• **Exercise directions**:
Copy out each line in the material below that has the word "picture".

* begin Exercise data *

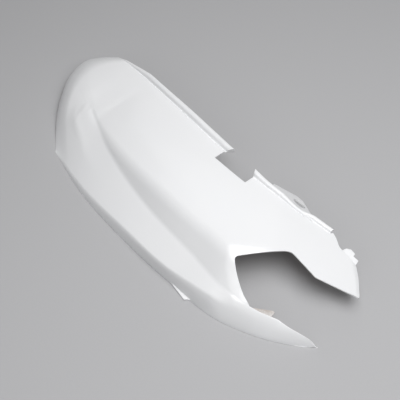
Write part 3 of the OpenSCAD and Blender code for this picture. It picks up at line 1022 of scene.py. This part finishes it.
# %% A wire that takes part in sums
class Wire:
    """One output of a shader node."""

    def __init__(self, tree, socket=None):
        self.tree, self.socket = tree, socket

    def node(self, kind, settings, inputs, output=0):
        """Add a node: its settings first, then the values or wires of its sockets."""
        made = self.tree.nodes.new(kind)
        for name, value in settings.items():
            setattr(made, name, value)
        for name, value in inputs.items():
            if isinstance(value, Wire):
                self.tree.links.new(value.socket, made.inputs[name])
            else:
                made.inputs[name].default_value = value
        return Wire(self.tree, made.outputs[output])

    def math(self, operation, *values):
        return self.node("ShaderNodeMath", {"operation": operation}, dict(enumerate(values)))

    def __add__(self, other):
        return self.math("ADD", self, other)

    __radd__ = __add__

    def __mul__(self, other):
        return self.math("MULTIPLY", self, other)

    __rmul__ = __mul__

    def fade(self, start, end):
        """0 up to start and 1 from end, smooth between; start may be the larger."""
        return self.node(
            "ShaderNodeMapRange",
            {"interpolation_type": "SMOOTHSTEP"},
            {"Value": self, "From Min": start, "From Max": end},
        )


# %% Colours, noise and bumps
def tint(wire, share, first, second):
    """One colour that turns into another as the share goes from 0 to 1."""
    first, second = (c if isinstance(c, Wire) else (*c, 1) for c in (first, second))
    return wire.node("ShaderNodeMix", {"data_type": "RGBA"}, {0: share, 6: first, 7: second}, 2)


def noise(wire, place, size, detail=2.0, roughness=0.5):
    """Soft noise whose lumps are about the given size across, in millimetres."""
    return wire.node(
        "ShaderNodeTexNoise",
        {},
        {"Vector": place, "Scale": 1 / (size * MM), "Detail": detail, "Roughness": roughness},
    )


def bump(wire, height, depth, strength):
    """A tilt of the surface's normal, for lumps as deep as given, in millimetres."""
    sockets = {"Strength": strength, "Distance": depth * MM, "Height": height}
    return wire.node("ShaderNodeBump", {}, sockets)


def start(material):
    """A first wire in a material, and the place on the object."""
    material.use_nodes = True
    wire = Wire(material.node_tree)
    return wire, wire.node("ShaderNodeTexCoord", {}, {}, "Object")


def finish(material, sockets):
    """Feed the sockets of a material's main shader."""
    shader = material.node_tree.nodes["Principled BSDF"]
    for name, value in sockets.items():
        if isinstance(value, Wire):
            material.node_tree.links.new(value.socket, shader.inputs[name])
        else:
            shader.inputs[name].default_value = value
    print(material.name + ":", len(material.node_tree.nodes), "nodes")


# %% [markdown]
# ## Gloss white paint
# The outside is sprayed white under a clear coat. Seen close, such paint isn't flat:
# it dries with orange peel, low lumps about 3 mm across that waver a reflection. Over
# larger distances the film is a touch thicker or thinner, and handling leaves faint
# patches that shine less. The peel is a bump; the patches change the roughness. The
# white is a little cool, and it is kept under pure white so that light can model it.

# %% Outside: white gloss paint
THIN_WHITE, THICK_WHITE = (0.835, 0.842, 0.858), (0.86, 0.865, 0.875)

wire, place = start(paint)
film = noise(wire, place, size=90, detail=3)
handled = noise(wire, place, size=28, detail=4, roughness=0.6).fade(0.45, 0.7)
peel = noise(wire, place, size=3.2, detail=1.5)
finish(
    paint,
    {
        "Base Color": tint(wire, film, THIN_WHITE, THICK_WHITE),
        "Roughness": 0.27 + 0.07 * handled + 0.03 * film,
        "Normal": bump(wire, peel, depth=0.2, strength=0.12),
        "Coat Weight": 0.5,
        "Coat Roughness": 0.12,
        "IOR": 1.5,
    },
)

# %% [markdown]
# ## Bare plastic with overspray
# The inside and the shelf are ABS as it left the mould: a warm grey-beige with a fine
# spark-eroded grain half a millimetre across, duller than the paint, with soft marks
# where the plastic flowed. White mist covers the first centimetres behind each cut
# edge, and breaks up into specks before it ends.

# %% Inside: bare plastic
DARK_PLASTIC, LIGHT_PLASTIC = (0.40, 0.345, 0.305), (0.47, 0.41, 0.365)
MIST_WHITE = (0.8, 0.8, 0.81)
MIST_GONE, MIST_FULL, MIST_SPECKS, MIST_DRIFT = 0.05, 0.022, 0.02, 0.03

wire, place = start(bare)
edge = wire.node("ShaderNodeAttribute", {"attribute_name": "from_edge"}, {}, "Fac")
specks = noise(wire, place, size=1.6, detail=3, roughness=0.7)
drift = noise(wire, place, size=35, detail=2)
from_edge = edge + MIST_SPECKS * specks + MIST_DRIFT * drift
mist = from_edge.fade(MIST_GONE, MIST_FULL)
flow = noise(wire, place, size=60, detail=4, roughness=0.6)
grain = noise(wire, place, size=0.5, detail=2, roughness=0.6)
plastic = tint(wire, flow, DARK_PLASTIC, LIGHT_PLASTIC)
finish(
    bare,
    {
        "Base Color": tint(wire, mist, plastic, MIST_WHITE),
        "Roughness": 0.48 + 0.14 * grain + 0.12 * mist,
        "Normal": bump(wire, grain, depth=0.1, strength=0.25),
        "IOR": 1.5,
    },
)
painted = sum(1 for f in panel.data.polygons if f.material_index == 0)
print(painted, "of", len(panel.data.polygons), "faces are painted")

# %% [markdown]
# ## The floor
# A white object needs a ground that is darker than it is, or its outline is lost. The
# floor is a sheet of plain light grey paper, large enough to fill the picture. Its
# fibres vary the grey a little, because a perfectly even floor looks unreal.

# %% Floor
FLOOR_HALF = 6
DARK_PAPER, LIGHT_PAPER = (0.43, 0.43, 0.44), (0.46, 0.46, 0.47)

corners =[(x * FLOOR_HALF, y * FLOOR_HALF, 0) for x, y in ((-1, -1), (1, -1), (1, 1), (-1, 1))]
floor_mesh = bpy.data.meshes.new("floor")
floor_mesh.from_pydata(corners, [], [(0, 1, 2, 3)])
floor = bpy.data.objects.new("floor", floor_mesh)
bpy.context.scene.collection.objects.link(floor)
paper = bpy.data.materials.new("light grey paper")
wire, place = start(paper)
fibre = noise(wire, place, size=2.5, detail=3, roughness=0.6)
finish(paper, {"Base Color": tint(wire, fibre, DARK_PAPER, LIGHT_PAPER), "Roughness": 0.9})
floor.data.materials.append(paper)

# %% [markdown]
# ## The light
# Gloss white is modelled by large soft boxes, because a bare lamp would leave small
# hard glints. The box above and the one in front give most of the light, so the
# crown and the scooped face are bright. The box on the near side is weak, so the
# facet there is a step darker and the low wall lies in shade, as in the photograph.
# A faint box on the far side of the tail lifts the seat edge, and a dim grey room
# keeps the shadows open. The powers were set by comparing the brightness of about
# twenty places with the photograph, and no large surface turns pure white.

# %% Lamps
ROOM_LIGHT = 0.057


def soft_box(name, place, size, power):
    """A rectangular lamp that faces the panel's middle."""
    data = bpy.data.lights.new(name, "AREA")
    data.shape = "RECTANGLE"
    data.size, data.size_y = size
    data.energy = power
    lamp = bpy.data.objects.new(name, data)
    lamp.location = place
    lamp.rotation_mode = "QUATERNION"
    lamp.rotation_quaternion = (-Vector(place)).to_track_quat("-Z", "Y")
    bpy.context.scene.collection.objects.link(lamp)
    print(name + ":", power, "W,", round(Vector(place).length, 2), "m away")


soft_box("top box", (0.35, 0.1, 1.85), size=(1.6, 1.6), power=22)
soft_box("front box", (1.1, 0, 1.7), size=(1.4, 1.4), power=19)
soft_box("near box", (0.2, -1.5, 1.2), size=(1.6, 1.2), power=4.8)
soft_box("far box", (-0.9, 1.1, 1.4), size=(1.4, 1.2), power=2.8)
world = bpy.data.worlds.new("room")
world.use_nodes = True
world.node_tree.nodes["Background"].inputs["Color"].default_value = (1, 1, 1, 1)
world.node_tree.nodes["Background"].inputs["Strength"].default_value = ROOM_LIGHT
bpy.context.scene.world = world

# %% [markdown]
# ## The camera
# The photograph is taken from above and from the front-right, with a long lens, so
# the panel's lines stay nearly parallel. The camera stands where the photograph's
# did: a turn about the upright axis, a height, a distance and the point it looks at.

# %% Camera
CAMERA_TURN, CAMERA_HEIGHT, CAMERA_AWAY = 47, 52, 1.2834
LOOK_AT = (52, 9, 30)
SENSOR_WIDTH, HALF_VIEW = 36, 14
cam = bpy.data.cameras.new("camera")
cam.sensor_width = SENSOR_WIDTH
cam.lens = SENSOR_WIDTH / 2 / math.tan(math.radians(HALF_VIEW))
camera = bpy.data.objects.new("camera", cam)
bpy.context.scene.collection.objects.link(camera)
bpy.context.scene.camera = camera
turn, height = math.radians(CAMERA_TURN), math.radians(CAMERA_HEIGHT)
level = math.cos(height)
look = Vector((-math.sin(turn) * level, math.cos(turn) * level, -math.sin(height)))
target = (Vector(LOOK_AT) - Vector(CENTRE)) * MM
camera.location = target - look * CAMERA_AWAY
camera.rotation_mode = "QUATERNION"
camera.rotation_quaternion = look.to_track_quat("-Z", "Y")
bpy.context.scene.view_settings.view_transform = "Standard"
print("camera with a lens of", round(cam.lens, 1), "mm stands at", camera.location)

* end Exercise data *
* begin Exercise data *

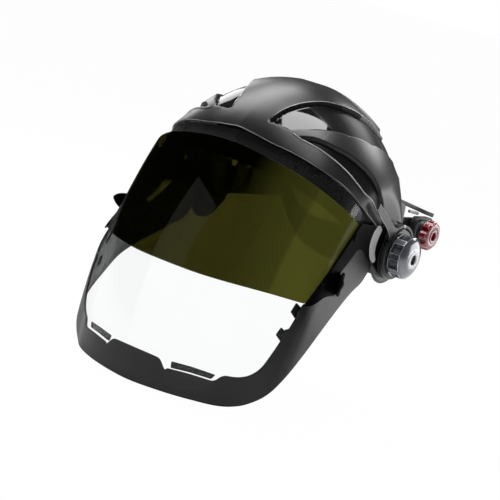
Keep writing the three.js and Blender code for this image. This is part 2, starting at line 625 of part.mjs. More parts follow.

* end Exercise data *

• **In response**:
Write part 3 of the OpenSCAD and Blender code for this picture. It picks up at line 1022 of scene.py. This part finishes it.
# floor is a sheet of plain light grey paper, large enough to fill the picture. Its